Five bodies were found over the weekend, and police would not say where the newly discovered ones were, for fear of upsetting families.

All but one of the train’s 73 tanker cars were carrying oil when they came loose early on Saturday, sped downhill nearly seven miles into the town of Lac-Megantic, near the Maine border, and derailed. At least five of the cars exploded.

The blasts destroyed about 30 buildings, including a public library and Musi-Cafe, a popular bar that was filled with revellers, and forced about a third of the town’s 6000 residents from their homes.

Much of the area where the bar once stood was burned to the ground.
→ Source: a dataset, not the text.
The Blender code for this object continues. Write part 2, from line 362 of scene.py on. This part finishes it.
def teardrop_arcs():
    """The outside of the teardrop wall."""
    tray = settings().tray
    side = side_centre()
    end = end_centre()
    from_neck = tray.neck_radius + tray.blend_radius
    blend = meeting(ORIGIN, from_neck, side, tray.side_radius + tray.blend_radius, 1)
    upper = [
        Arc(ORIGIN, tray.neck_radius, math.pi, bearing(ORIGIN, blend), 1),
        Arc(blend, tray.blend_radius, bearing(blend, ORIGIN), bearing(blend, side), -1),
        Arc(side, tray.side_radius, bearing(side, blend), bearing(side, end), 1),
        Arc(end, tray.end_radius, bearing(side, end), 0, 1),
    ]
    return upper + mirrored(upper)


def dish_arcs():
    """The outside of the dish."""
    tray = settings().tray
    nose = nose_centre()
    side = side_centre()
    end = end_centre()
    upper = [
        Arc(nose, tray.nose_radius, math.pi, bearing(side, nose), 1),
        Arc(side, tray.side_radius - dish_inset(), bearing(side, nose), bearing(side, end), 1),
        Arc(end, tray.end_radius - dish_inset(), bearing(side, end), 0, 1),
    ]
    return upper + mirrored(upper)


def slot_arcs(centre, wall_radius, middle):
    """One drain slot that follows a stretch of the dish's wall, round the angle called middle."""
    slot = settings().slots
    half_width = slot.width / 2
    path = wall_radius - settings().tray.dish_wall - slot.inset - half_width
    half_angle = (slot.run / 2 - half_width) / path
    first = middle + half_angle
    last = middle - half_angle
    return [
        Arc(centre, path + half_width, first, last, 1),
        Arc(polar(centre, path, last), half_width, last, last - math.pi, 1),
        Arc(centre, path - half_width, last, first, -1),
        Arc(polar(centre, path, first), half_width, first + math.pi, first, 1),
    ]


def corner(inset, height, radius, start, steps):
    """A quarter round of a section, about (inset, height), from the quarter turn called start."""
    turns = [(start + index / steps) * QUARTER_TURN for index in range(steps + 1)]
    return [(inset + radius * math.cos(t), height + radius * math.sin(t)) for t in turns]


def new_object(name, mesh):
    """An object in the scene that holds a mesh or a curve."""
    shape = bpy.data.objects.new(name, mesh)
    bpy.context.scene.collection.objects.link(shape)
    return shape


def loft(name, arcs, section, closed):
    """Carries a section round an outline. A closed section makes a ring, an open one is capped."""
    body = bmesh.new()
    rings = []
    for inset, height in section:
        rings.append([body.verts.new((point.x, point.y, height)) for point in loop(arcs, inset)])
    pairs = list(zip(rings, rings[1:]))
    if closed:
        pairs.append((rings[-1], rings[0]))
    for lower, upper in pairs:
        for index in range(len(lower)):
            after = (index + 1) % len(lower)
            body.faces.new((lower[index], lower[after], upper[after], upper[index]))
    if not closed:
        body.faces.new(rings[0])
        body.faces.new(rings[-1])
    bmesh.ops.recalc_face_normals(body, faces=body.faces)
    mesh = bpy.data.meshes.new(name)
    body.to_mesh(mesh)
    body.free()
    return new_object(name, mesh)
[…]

Burned-out car frames dotted the landscape.

The derailment raised questions about the safety of Canada’s growing policy of transporting oil by train, and was sure to bolster arguments that a proposed oil pipeline running from Canada across the US would be safer.

Raymond Lafontaine, who believed he lost three members of his family, including his son, said he was angry with what appeared to be lack of safety regulations.
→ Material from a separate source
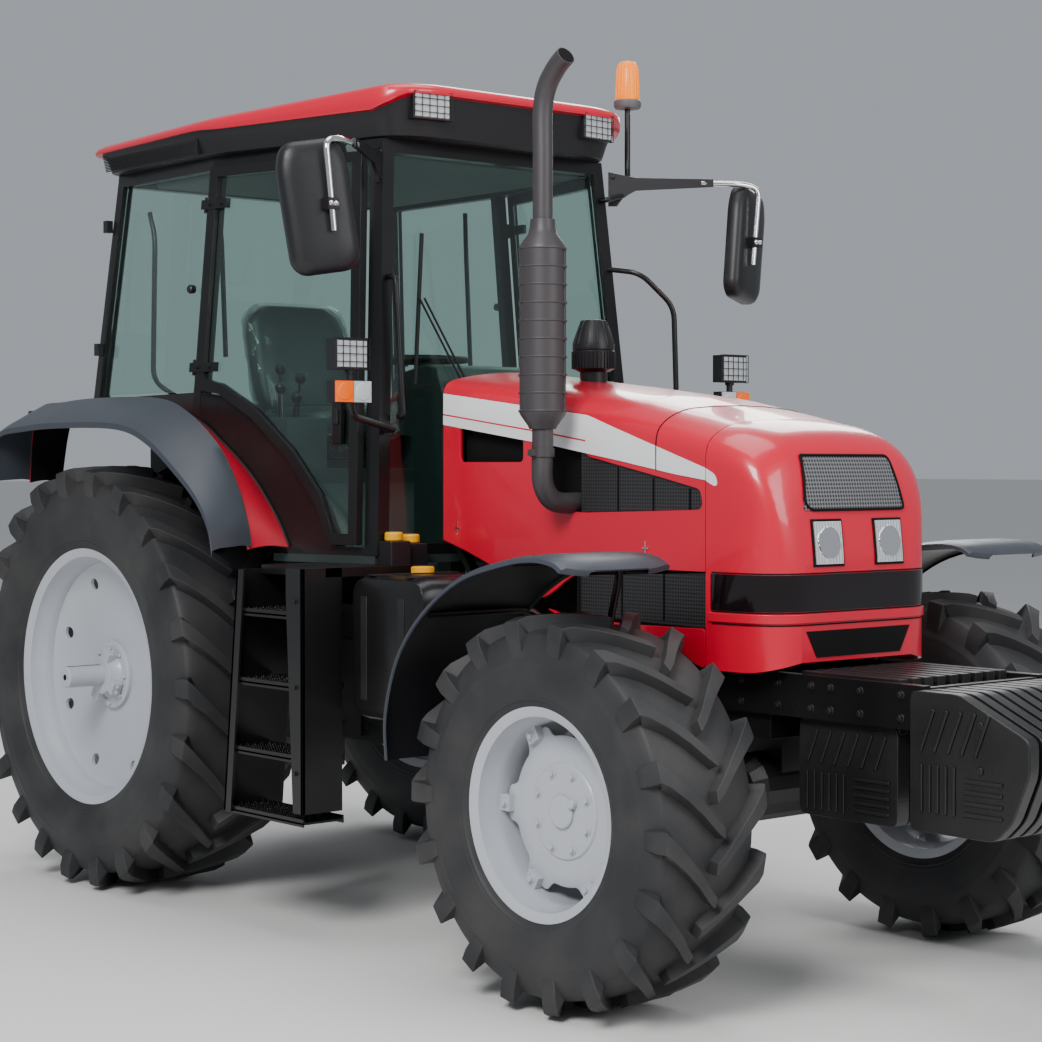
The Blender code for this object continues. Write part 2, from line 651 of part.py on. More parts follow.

“We always wait until there’s a big accident to change things,” he said. “Well, today we’ve had a big accident, it’s one of the biggest ever in Canada.”

The fires sparked by the exploding tanks burned for two days, impeding investigators from reaching some of the “hot spots,” including the area near the destroyed Musi-Cafe.

“It’s a zone that we’ve started to work on and we’ll work on it more in the hours to come,” Mr Richard said.

The area remained part of a criminal investigation and they were exploring all options, including the possibility that someone intentionally tampered with the train, he said.

Canadian Transport Minister Denis Lebel said the train was inspected the day before the accident in Montreal and no deficiencies were found.

He defended his government against criticisms it had cut back on rail safety measures, and said rail remains a safe way to transport goods the vast majority of the time.

The train’s owners said they believed brake failure was to blame.

Officials were also looking at a locomotive blaze on the same train a few hours before the derailment.

The growing number of trains transporting crude oil in Canada and the US had raised concerns of a major disaster.

Canada has been pushing the Obama administration to approve the controversial Keystone XL oil pipeline from Canada to the US Gulf Coast.

The train’s oil was being transported from North Dakota’s Bakken oil region to a refinery in New Brunswick on Canada’s East Coast.

Because of limited pipeline capacity in the Bakken region and in Canada, oil producers are increasingly using railroads to transport oil to refineries.

The Canadian Railway Association has estimated as many as 140,000 carloads of crude oil will be shipped on Canada’s tracks this year – up from 500 carloads in 2009.

The Quebec disaster is the fourth freight train accident in Canada under investigation involving crude oil shipments since the beginning of the year.